Hope in the form of a news article
Before the PKD Foundation was established, Dr. Grantham was among the very few researchers studying PKD. But this was about to change. In February 1981, an article in the local paper, The Kansas City Star, titled “Research lags on hereditary condition, specialist says” caught Mr. Bruening’s attention. The article, an interview with Dr. Grantham about PKD and its devastating effects, pointed out that not much research was being conducted on PKD. In fact, at the time, Dr. Grantham’s study was the only active PKD grant funded by the National Institutes of Health (NIH). In the news article, Dr. Grantham also talked about his studies and the hypothesis of PKD cyst formation.
Upon reading the article, Mr. Bruening, a Kansas City, Mo., native businessman whose wife and daughter had PKD, knew that he wanted to do something to help his family and future generations. In December 1981, he mailed a letter to Dr. Grantham and indicated that he was interested in the possibility of contributing funds to toward research of the condition. He also asked Dr.

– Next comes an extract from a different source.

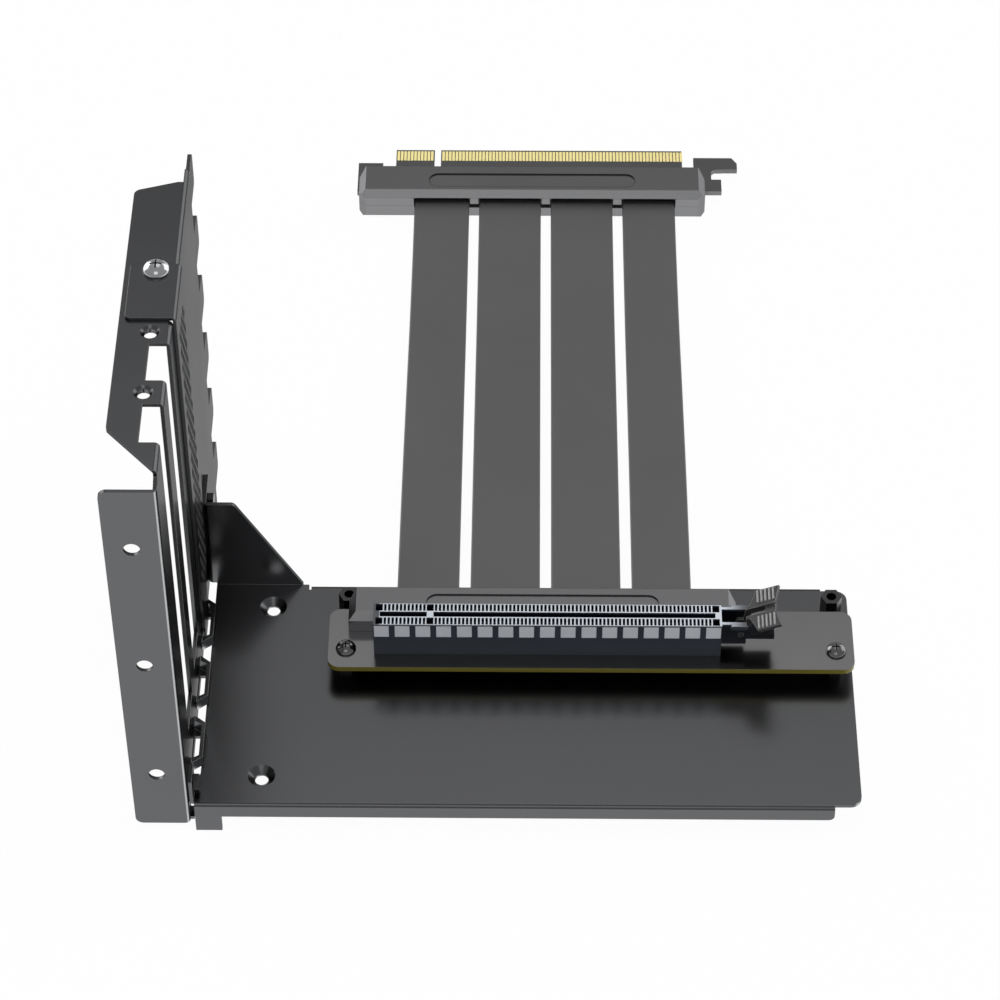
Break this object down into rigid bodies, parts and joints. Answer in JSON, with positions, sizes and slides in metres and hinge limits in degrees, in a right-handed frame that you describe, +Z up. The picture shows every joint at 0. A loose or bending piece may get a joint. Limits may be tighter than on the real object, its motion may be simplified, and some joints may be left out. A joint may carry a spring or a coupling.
{
  "type": "pcie extension cable",
  "caption": "Flat ribbon riser cable joining a keyed edge plug to a card socket on a folded sheet metal bracket with open and covered card slots.",
  "frame": {"origin": "on the standing surface, at the middle of the bracket's length and depth, measured without the free cable and plug", "axes": "+X along the socket from the slot plate to the base's free end, +Y from the socket towards the ribbons and the plug, +Z up"},
  "size_m": [0.1819, 0.2571, 0.1289],
  "materials": {
    "charcoal_paint": "fine matt powder coat on 1 mm steel",
    "bright_screw": "bright zinc",
    "dark_screw": "dark nickel",
    "nickel_standoff": "satin nickel",
    "board_laminate": "satin solder mask over glass fibre laminate",
    "socket_plastic": "satin moulded",
    "screening_metal": "satin",
    "contact_gold": "gold flash",
    "lever_plastic": "satin moulded",
    "ribbon_jacket": "smooth soft jacket",
    "shell_plastic": "fine texture, matt",
    "finger_gold": "gold plate"
  },
  "bodies": {
    "riser": {"base_plate": "charcoal_paint", "io_plate": "charcoal_paint", "slot_cover": "charcoal_paint", "cover_screw": "bright_screw", "tie_screw_rear": "dark_screw", "tie_screw_front": "dark_screw", "standoff_front_left": "nickel_standoff", "standoff_front_right": "nickel_standoff", "standoff_rear_left": "nickel_standoff", "standoff_rear_right": "nickel_standoff", "riser_board": "board_laminate", "board_screw_left": "dark_screw", "board_screw_right": "dark_screw", "socket_housing": "socket_plastic", "screening_pads": "screening_metal", "contacts_front": "contact_gold", "contacts_rear": "contact_gold", "ribbon_1": "ribbon_jacket", "ribbon_2": "ribbon_jacket", "ribbon_3": "ribbon_jacket", "ribbon_4": "ribbon_jacket", "riser_shell_upper": "shell_plastic", "riser_shell_lower": "shell_plastic", "plug_shell_upper": "shell_plastic", "plug_shell_lower": "shell_plastic", "plug_card": "board_laminate", "plug_fingers_upper": "finger_gold", "plug_fingers_lower": "finger_gold"},
    "lever": {"latch_lever": "lever_plastic"}
  },
  "joints": [
    {"name": "lever_hinge", "type": "hinge", "parent": "riser", "child": "lever", "pos_m": [0.0615, -0.009, 0.0237], "axis": [0, -1, 0], "range_deg": [0, 60]}
  ]
}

Grantham for ideas on the most effective ways to use the funds to achieve results.
Mr. Bruening and Dr. Grantham finally met for the first time in May, 1982, and other times after that. They agreed to create a not-for-profit independent medical foundation that would seek to cure PKD: The Polycystic Kidney Research Foundation, which is now the PKD Foundation.
On a mission to end PKD
As the Foundation was established, Mr. Bruening was personally invested in making it a success. He relied on a small Board of Trustees that included himself, his daughter Elizabeth and Dr. Grantham, among others. A Scientific Advisory Committee (SAC) with the top PKD researchers in the country was also established to give the Foundation the scientific credentials it needed to succeed. The first SAC then wrote a Program Project Grant to the NIH to fund an interdisciplinary research plan with the goal of exploring the biology and pathology of renal cystic disease.
In the meantime, Mr. Bruening understood that, to find a cure for PKD, a lot of fundraising efforts would need to take place. It was a personal matter to him, and he was on a mission to raise money for the new Foundation, and relentlessly contacted wealthy individuals to raise awareness and ask for donations and support. His efforts eventually paid off and he was able to get some major donors on board with the mission of the Foundation.
How far we’ve come
Thanks to the generosity of Mr. Bruening and our donors, and the tireless efforts of our volunteers and outstanding researchers, including Dr. Grantham, the Foundation took off. Today, we are the largest private funder of PKD research. Over the last 30 years, we have invested more than $40 million in basic and clinical research, nephrology fellowships and scientific meetings with one simple goal: discover and deliver treatments and a cure for PKD.